Kasım Devesi: Bereket, Toplumsal Dayanışma ve Kültürel Süreklilik
Kırklareli’nin kırsalında yüzyıllardır süregelen “Kasım Devesi” geleneği, hem çobanlık sözleşmelerinin yenilenmesi hem de düğün ritüellerinin bir parçası olarak toplumsal dayanışmayı pekiştiriyor. Günümüzde birçok köyde unutulmuş olsa da Yenibedir köyünde yaşatılan bu kültür, bereket, birliktelik ve gençlerin toplumsal role katılımına ilişkin zengin antropolojik veriler sunarak Trakya’nın somut olmayan miras dokusunu görünür kılıyor.
Kasım Devesi: Trakya’nın Somut Olmayan Kültürel Mirası
Kırklareli’nin çeşitli köylerinde yüzyıllardır uygulanagelen “Kasım Devesi” geleneği, değişen toplumsal dinamiklere rağmen Lüleburgaz’a bağlı Yenibedir köyünde canlılığını koruyor. Tarihsel olarak çobanların sözleşmelerinin yenilendiği kasım ayında gerçekleştirilen ritüel, düğün törenlerine de eklemlenerek kırsal toplumsal yapı içinde çok işlevli bir kültürel pratik hâline gelmiş durumda. Yakın dönemde köyde yapılan bir düğünde bu gelenek temsili olarak yeniden canlandırıldı; kız isteme merasimi ve takı töreninin ardından, kelim ve çullarla örtülmüş kalaslardan hazırlanan temsili deve maniler eşliğinde düğün alanında dolaştırıldı ve etkinlik köylüler tarafından ilgiyle izlendi.

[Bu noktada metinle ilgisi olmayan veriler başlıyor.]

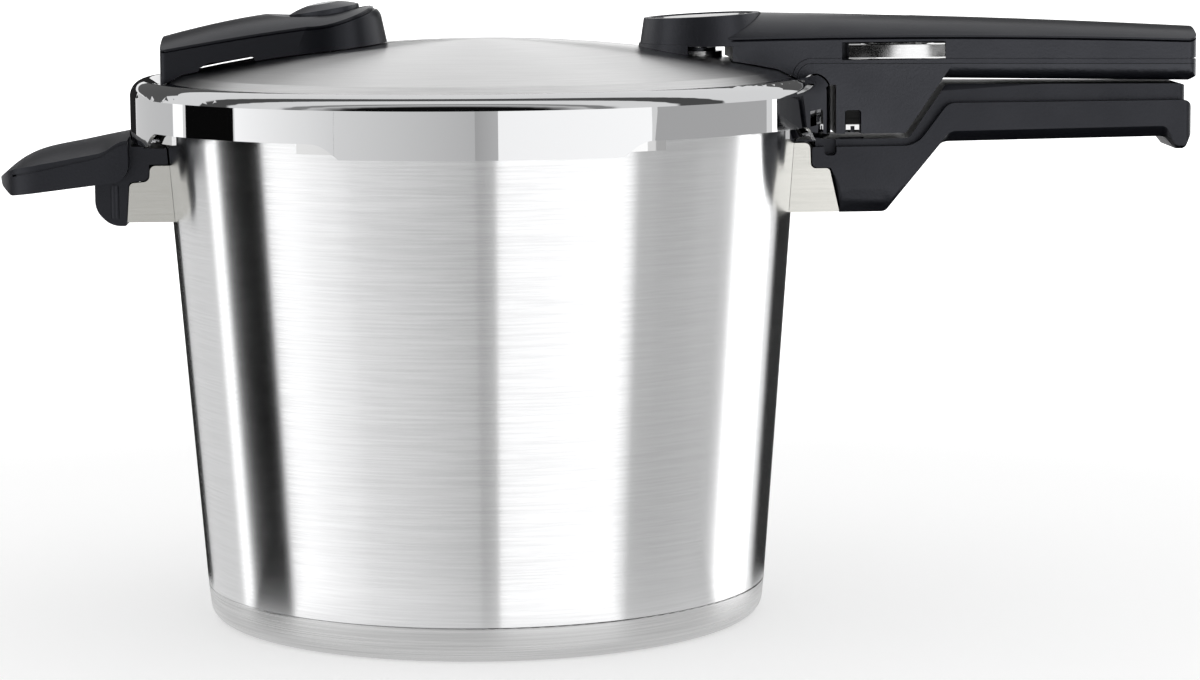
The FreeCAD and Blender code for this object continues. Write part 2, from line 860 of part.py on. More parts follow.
def handle_cover():
    """Crown of the handle, with a thin edge above the shadow groove."""
    bar = lid_handle_plan().common(crown()).cut(box(0, cover_start, -wide, wide, 0, above))
    edge = bar.cut(crown(cover_edge))
    deck = bar.common(lid_handle_plan(cover_step)).cut(crown(cover_sheet))
    boss = rod(spring_boss, spring_seat, ridge_z - cover_sheet, bolt_x, spring_y)
    cover = fuse(fuse(edge, deck).cut(turret(-cover_gap)), boss)
    cover = max(cover.Solids, key=lambda solid: solid.Volume)
    return cover.cut(window_plate(0.0, parting_z))


def shell_stiffening():
    """Cross ribs and screw posts inside the grip."""
    half = rib_sheet / 2
    ribs = [room(x, 0, half, lid_half_width(x) - half, below, above) for x in housing_screw_x]
    posts = [rod(post_radius, below, above, x) for x in housing_screw_x]
    return fuse(*ribs, *posts).common(crown(cover_sheet)).common(lid_handle_plan(cover_step))


def release_slot():
    half = release_length / 2 + release_play
    tall = release_height / 2 + release_play
    start = release_middle - half - release_travel
    return box(start, release_middle + half, -wide, -carriage_half, release_z - tall, release_z + tall)


def handle_shell():
    full = lid_handle_plan()
    bar = full.common(crown(cover_edge + crease))
    bar = bar.cut(full.common(lid_handle_plan(cover_step - snug)).cut(crown(cover_sheet + snug)))
    bar = fuse(bar, full.common(crown()).common(box(0, cover_start, -wide, wide, 0, above)))
    shape = bar.cut(lid_handle_plan(shell_wall).cut(box(0, shell_start, -wide, wide, 0, above)))
    shape = fuse(shape, shell_stiffening(), turret().common(box(0, wide, -wide, wide, claw_bottom, above)))
    shape = shape.cut(parting_wedge())
    bead = parting_wedge(bead_height + bead_groove).cut(parting_wedge(bead_height))
    shape = shape.cut(bead.common(lid_handle_plan(-over).cut(lid_handle_plan(crease))))
    shape = shape.cut(lid_envelope(lid_clear)).cut(release_slot())
    shape = shape.cut(box(slot_start, slot_end, -wide, wide, below, slot_roof))
    shape = shape.cut(box(0, slot_start, -wide, wide, below, turret_foot))
    shape = shape.cut(turret_axis(rod(disc_radius + disc_play, turret_top - disc_depth, above, turret_x)))
    shape = shape.cut(rod(start_room, below, start_top() + start_room_height, start_x))
    shape = shape.cut(rod(handle_shank + disc_play, below, handle_screw_top + 1.0, screw_x))
    for x in housing_screw_x:
        shape = shape.cut(rod(housing_shank, below, parting(x) + housing_grip + over, x))
    return shape


def housing_blank():
    step = shoulder_height + housing_step
    high = parting_z + over
    corners = [
        (arch_x, step),
        (arch_x, high),
        (slope_top_x, high),
        (slope_top_x, parting(slope_top_x)),
        (housing_back, housing_bottom, housing_round),
        (housing_front, housing_bottom),
        (housing_front, step),
    ]
    block = prism(corners, wide).common(lid_handle_plan())
    ends = []
    for x, low in ((slope_top_x - 9, under_root), (handle_end + 1, under_end)):
        half = lid_half_width(x)
        ends.append((x, [(-half, high), (-half, low, grip_round), (half, low, grip_round), (half, high)]))
    grip = tapered(*ends).common(lid_handle_plan())
    tail = [
        (housing_back, below),
        (handle_end - 7, under_end - 3),
        (handle_end + 6, under_end + 6),
        (handle_end + 6, below),
    ]
    return fuse(block, grip.cut(prism(tail, wide)))


def bolt_way():
    """Shaft of the bolt, and the notch in the housing's side that shows it."""
    shaft = room(bolt_x, bolt_y, bolt_width / 2 + bolt_play, bolt_depth / 2 + bolt_play, below, above)
    notch = box(bolt_x - notch_width / 2, bolt_x + notch_width / 2, -wide, bolt_y, below, notch_top)
    top = [e for e in notch.Edges if abs(middle(e).z - notch_top) < snug and abs(middle(e).x - bolt_x) > 1]
    return shaft.fuse(notch.makeFillet(notch_round, top))


def lock_room():
    """Room inside the housing for the bolt's pin, its spring seat, and the carriage with its cam."""
    drop = bolt_travel + pin_room
    pin_low = pin_z - pin_radius - drop
    start_gap = release_travel + carriage_play
    end_gap = carriage_play
    pin_half = pin_radius + pin_room
    pin_way = box(bolt_x - pin_half, bolt_x + pin_half, bolt_y, spring_y, pin_low, above)
    seat_low = pin_z - seat_below - drop
    seat = room(bolt_x, spring_y, seat_half_x + pin_room, seat_half_y + 2 * pin_room, seat_low, above)
    cam = box(
        cam_start - start_gap,
        cam_end + end_gap,
        cam_y - carriage_play,
        cam_y + cam_sheet + carriage_play,
        cam_low - carriage_play,
        above,
    )
    half = carriage_half + 2 * carriage_play
    deck_low = carriage_low - carriage_play
    deck = box(carriage_start - start_gap, carriage_end + end_gap, -half, half, deck_low, above)
    return [pin_way, seat, cam, deck]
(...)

Mevsimsel Döngü, Toplumsal Roller ve Ritüelin İşlevi
Kırklareli Üniversitesi Öğretim Görevlisi Ali Çakır’a göre Kasım Devesi, Trakya’nın somut olmayan mirasında mevsimsel döngüyle bağlantılı önemli bir halk geleneği niteliği taşıyor. Halk takvimine göre kış mevsiminin kasım ayında başlaması, çobanların yeni yıl sözleşmelerinin bu dönemde yapılması ve gençlerin ritüel için haftalar öncesinden hazırlığa girişmesi, geleneğin hem ekonomik hem de sosyal örgütlenmeyle bağlantısını gösteriyor. Köyün en son evlenen gelinin de hazırlıklara katkı sunması, ritüelin kuşaklar arası aktarımını pekiştiren sembolik bir unsur olarak değerlendiriliyor. Geleneğin bir diğer önemli boyutu, gençlerin köydeki haneleri dolaşarak yiyecek ve harçlık toplaması ve deve figürünün içine girerek evlilik çağındaki kızlara yönelik maniler söylemesi; bu durum ritüelin toplumsal iletişim ve eşleşme pratikleriyle ilişkili olduğuna işaret ediyor.
Göç ve Kültürel Süreklilik Üzerine Tehditler
Geleneğin özellikle sınır köylerinde yaşamaya devam ettiğini belirten Çakır, kırsal alanlardan kentlere yönelen göçün Kasım Devesi’nin sürdürülebilirliğini tehdit ettiğini vurguluyor. Ritüelin yalnızca bir “deve oyunu” olarak değil, bereket, dayanışma ve köy kimliğini besleyen bir kültürel miras bileşeni olarak görülmesi gerektiği ifade ediliyor. Köy sakinlerinden Emel Işık ve Firdevs Aslan, geleneğin unutulmaması için çaba göstermeye devam ettiklerini belirterek yerel topluluğun bu kültürel mirasa sahip çıkma iradesini ortaya koyuyor. Böylece Kasım Devesi, hem geçmişle bağ kuran hem de geleceğe taşınmaya çalışılan canlı bir kültürel pratik olarak varlığını sürdürüyor.